Biodata dan Agama George Foreman: Kisah Petinju Legendaris

Dunia tinju saat ini sedang berduka atas kepergian George Foreman, petinju legendaris yang meninggal dunia pada usia 76 tahun. Kepergian Foreman mengakhiri perjalanan hidup seorang atlet yang sangat berpengaruh dan inspiratif dalam sejarah olahraga tinju, di mana ia dikenal sebagai salah satu juara dunia kelas berat paling dominan. Kabar meninggalnya Foreman menciptakan gelombang sedih di kalangan penggemar tinju dan dunia olahraga secara keseluruhan.

George Edward Foreman lahir pada 10 Januari 1949, di Marshall, Texas. Ia dibesarkan dalam lingkungan yang keras di Houston, di mana masa remaja yang sulit dan terlibat dalam masalah hukum sempat menghalangi jalan hidupnya. Namun, kehidupan Foreman berubah drastis ketika ia menemukan tinju. Karier tinjunya dimulai dengan cemerlang saat meraih medali emas di Olimpiade Mexico City pada tahun 1968, setelah mengalahkan petinju asal Latvia, Jonas Čepulis. Kesuksesan ini membuka jalan baginya untuk berkiprah di dunia profesional.

Foreman memasuki ring tinju profesional dan mencetak prestasi gemilang dengan menjadi juara dunia kelas berat pada tahun 1973, setelah mengalahkan Joe Frazier dalam sebuah pertarungan yang sangat terkenal, di mana ia berteriak, “Down goes Frazier! Down goes Frazier!” Momen itu menjadi salah satu yang paling dikenang dalam sejarah tinju.

Namun, karier gemilangnya sempat terganggu pada tahun 1974 ketika ia menghadapi Muhammad Ali dalam laga ikonis bertajuk “Rumble in the Jungle” di Zaire. Dalam pertarungan ini, Ali memanfaatkan taktik “rope-a-dope” untuk melelahkan Foreman, sebelum menjatuhkannya di ronde kedelapan. Kekalahan tersebut mengguncang kariernya dan membuatnya pensiun untuk pertama kalinya pada tahun 1977.

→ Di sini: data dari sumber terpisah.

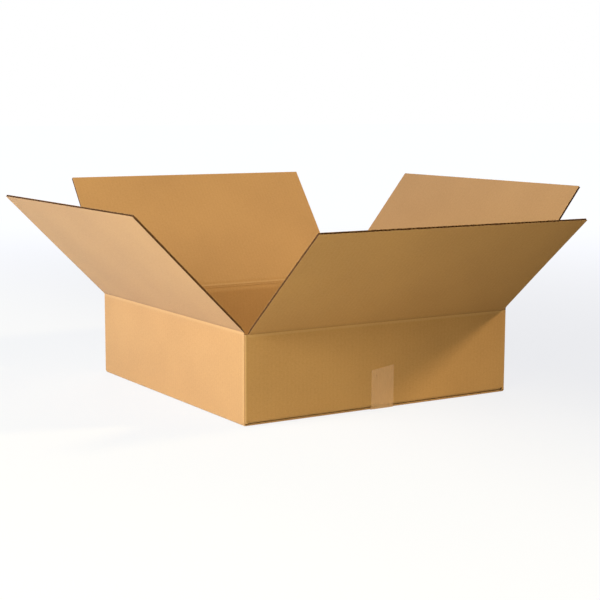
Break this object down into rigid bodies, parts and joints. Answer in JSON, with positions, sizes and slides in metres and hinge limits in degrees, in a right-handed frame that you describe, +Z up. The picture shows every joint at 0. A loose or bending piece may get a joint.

Setelah pensiun, Foreman mengambil langkah yang tak terduga dengan beralih profesi menjadi pendeta. Momen transformasi spiritual ini sangat berpengaruh dalam hidupnya, dan pada tahun 1977, ia mendirikan gereja di Houston. Keyakinan agama Kristen menjadi bagian penting dari identitas Foreman, memberikan makna baru dalam hidupnya, meskipun ia mengalami kesulitan finansial yang mengharuskan dirinya kembali ke ring tinju pada tahun 1987 di usia 38 tahun.

Saat kembali, Foreman mengejutkan banyak orang dengan kesuksesannya, termasuk saat ia merebut gelar juara dunia kelas berat untuk kedua kalinya pada tahun 1994. Ia mengalahkan Michael Moorer dan menorehkan namanya dalam sejarah sebagai juara dunia kelas berat tertua dalam sejarah pada usia 45 tahun. Pertarungan ini semakin menguatkan reputasinya sebagai petinju yang tak kenal menyerah.

Selain di dunia tinju, George Foreman juga memiliki kesuksesan di dunia bisnis, terutama dengan produk “George Foreman Grill” yang sangat populer. Kesuksesan produk ini membuatnya meraup kekayaan signifikan, menjadikannya sebagai sosok yang terkenal tidak hanya di arena tinju tetapi juga di dunia kuliner.

Dalam kehidupan pribadinya, Foreman dikenal karena keputusannya untuk menikah sebanyak lima kali dan memiliki 12 anak, di mana lima putranya semuanya diberi nama George Edward Foreman. Hal ini mencerminkan sisi unik dan menarik dari sosoknya yang penuh warna.

Kepergian George Foreman meninggalkan warisan yang mendalam, bukan hanya sebagai petinju tangguh, tetapi juga sebagai pendeta yang menginspirasi dan ikon olahraga yang berpengaruh. Pengalaman hidupnya, dari seorang remaja bermasalah hingga menjadi juara dunia dan pendeta, menjadi kisah inspiratif yang akan dikenang oleh banyak orang. Ia akan selalu dipandang sebagai teladan dalam perjuangan dan keberanian, mengingatkan kita bahwa dengan ketekunan dan keyakinan, segala sesuatu mungkin dicapai.